For instance, Green said Pruitt taught him that when he’s trying to wrap up he should press into the offensive player’s hip, making it harder for the runner to put a move on the defender.
“You don’t want to get embarrassed on TV,” Green said.
Then there are the less obvious technique improvements that Pruitt is trying to teach. Watching him in secondary drills, it becomes evident: Drills on seemingly mundane things that will only happen once or twice in a game. A sideline tip drill, in which Pruitt tosses passes and defensive backs straddle the sideline and try to tip it away.

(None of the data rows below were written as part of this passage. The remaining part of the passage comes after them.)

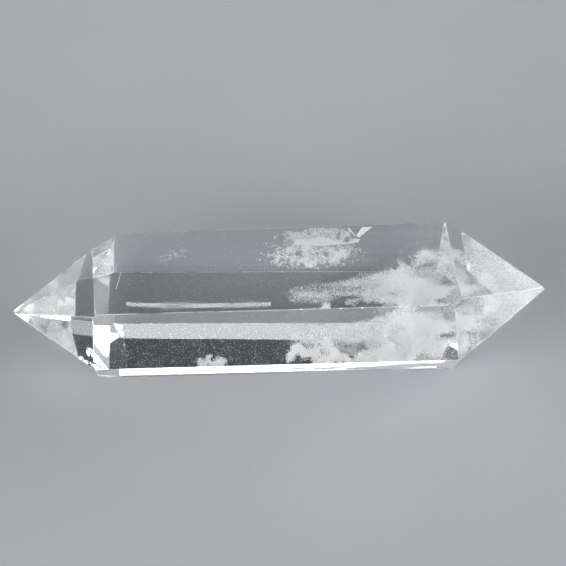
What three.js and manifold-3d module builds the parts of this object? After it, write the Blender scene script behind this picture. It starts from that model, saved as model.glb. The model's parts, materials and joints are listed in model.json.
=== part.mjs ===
// A polished clear quartz point with a ground pyramid at both ends, lying on one of its wide body faces.
// Millimetres, +X along the crystal towards its thicker end, -Y to the front, +Z up.
// The origin is on the resting face, under the middle of the crystal.
//
// Every flat on the stone is one lapidary facet. A facet is set by three numbers:
//   around  where it lies on the dial about the long axis, in degrees: 90 is the top, 270 the resting face,
//           and 180 would face the front
//   lean    how far its outward direction tips from square-on-the-axis towards the point it belongs to
//   reach   how far the facet is from the heart of the crystal, a spot on the axis halfway along it
import * as THREE from "three";
import { mergeVertices } from "three/addons/utils/BufferGeometryUtils.js";
import Module from "manifold-3d";

const HEART_HEIGHT = 8.1; // height of the long axis over the resting face
const BLANK = { length: 90, width: 40, height: 40 }; // the rough block that the facets are ground on
const LAP_SIZE = 200; // side of the block that takes away what is outside a facet

// The six long faces of the body. A hexagonal prism has them 60 degrees apart, and hand polishing has
// turned each a little. The lean is towards the thicker end.
const BODY_FACETS = {
  top: { around: 92.5, lean: -1, reach: 9.1 },
  frontUpper: { around: 147.5, lean: -1, reach: 11.4 },
  frontLower: { around: 210.5, lean: 0, reach: 9.1 },
  resting: { around: 270, lean: 0, reach: HEART_HEIGHT },
  backLower: { around: 330, lean: 1.5, reach: 9.5 },
  backUpper: { around: 30, lean: -0.5, reach: 9.4 },
};

// The six faces of each pyramid, one over each body face.
const LEFT_POINT_FACETS = {
  top: { around: 96, lean: 38, reach: 21.8 },
  frontUpper: { around: 145.5, lean: 43, reach: 24.5 },
  frontLower: { around: 208.5, lean: 37.5, reach: 22.1 },
  under: { around: 270.5, lean: 31, reach: 18.8 },
  backLower: { around: 331.5, lean: 36.5, reach: 21.4 },
  backUpper: { around: 31.5, lean: 32.5, reach: 19.2 },
};
const RIGHT_POINT_FACETS = {
  top: { around: 90, lean: 29.5, reach: 19.5 },
  frontUpper: { around: 143.5, lean: 38.5, reach: 23.3 },
  frontLower: { around: 209, lean: 38.5, reach: 21.7 },
  under: { around: 270, lean: 50, reach: 26.4 },
  backLower: { around: 325, lean: 36.5, reach: 20.5 },
  backUpper: { around: 31, lean: 33.5, reach: 20.7 },
};

// The very tips are worn to flats less than a millimetre across.
const TIP_WEAR = { left: { lean: 90, reach: 35.7 }, right: { lean: 90, reach: 35.8 } };

// Chips on the front shoulder of the left point. Each is a shell-shaped scoop: a ball of the given radius
// sinks to the given depth below a spot on the stone, from the outward direction.
const SCOOP_FINENESS = 5; // subdivisions of the ball that shapes a scoop
const CHIPS = [
  // the long worn hollow along the lower shoulder
  { spot: [-23.9, -6.4, 0.8], outward: [-0.5, -0.62, -0.6], radius: 5.2, depth: 0.85 },
  // the flake scar where the upper and lower front faces meet the point
  { spot: [-24.3, -11.1, 10.2], outward: [-0.42, -0.85, 0.05], radius: 3.2, depth: 0.55 },
  // three small bites on the edge of the point, one beyond the other
  { spot: [-25.3, -10.2, 10.0], outward: [-0.6, -0.78, -0.1], radius: 1.1, depth: 0.4 },
  { spot: [-26.1, -9.4, 9.9], outward: [-0.6, -0.75, 0.1], radius: 0.8, depth: 0.35 },
  { spot: [-24.9, -9.6, 11.6], outward: [-0.5, -0.6, 0.6], radius: 0.9, depth: 0.3 },
];

const QUARTZ = { color: 0xf4f6f7, roughness: 0.03, metalness: 0, transparent: true, opacity: 0.45 };

const wasm = await Module();
wasm.setup();

/** A closed three.js geometry as a solid that can be cut. */
function solidFrom(geometry) {
  const bare = geometry.clone();
  bare.deleteAttribute("normal");
  bare.deleteAttribute("uv");
  const merged = mergeVertices(bare);
  const mesh = new wasm.Mesh({
    numProp: 3,
    vertProperties: new Float32Array(merged.attributes.position.array),
    triVerts: new Uint32Array(merged.index.array),
  });
  return new wasm.Manifold(mesh);
}

/** A cut solid back as a three.js geometry. */
function geometryFrom(solid) {
  const mesh = solid.getMesh();
  const geometry = new THREE.BufferGeometry();
  geometry.setAttribute("position", new THREE.BufferAttribute(mesh.vertProperties, 3));
  geometry.setIndex(new THREE.BufferAttribute(mesh.triVerts, 1));
  return geometry;
}

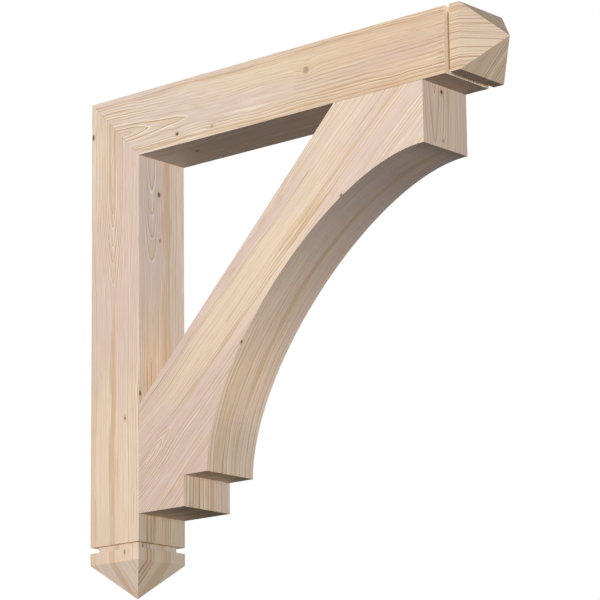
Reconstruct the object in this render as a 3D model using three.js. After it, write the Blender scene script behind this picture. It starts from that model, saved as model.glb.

It’s reminiscent of the drills that Georgia receivers coach Tony Ball leads -- teaching receivers to catch one-hop passes or to catch a ball in the corner of the end zone with their left hand. Also mundane, also seemingly crazy. But Georgia’s receivers have flourished lately, with three-stars emerging as starters (Conley and Michael Bennett) and walk-ons becoming contributors.
In Pruitt’s case, they are the same drills he used last season at Florida State and the previous three years at Alabama.
“He puts you in every scenario in football, live football,” Moore said. “That’s what we need, and what we didn’t have last year.”
Moore used this word to describe Pruitt: “Perfectionist.”
“He feels like if someone’s not doing their job in the program, you should confront them,” he said. “If he’s not doing his job, he wants you to confront him, and if you’re not doing your job he’s gonna confront you. I feel like that was our biggest thing last year, we didn’t have too many people confronting each other, and just taking accountability when we were wrong.”
Such as that time in practice.
Again, it may prove to be a lot of offseason talk. Four years ago, defensive players were also bullish on the changes brought by Todd Grantham. But Grantham’s changes were more schematic. Pruitt’s have been different and, the Bulldogs fervently believe, stronger.
“You see a lot more team unity, I think you see a lot more discipline, I think you see a lot more guys hustling to the ball,” Mason said. “I think that’s the improvement in the new defense you’re gonna see this year. You’re gonna see a defense with a lot more attitude and a lot more effort.”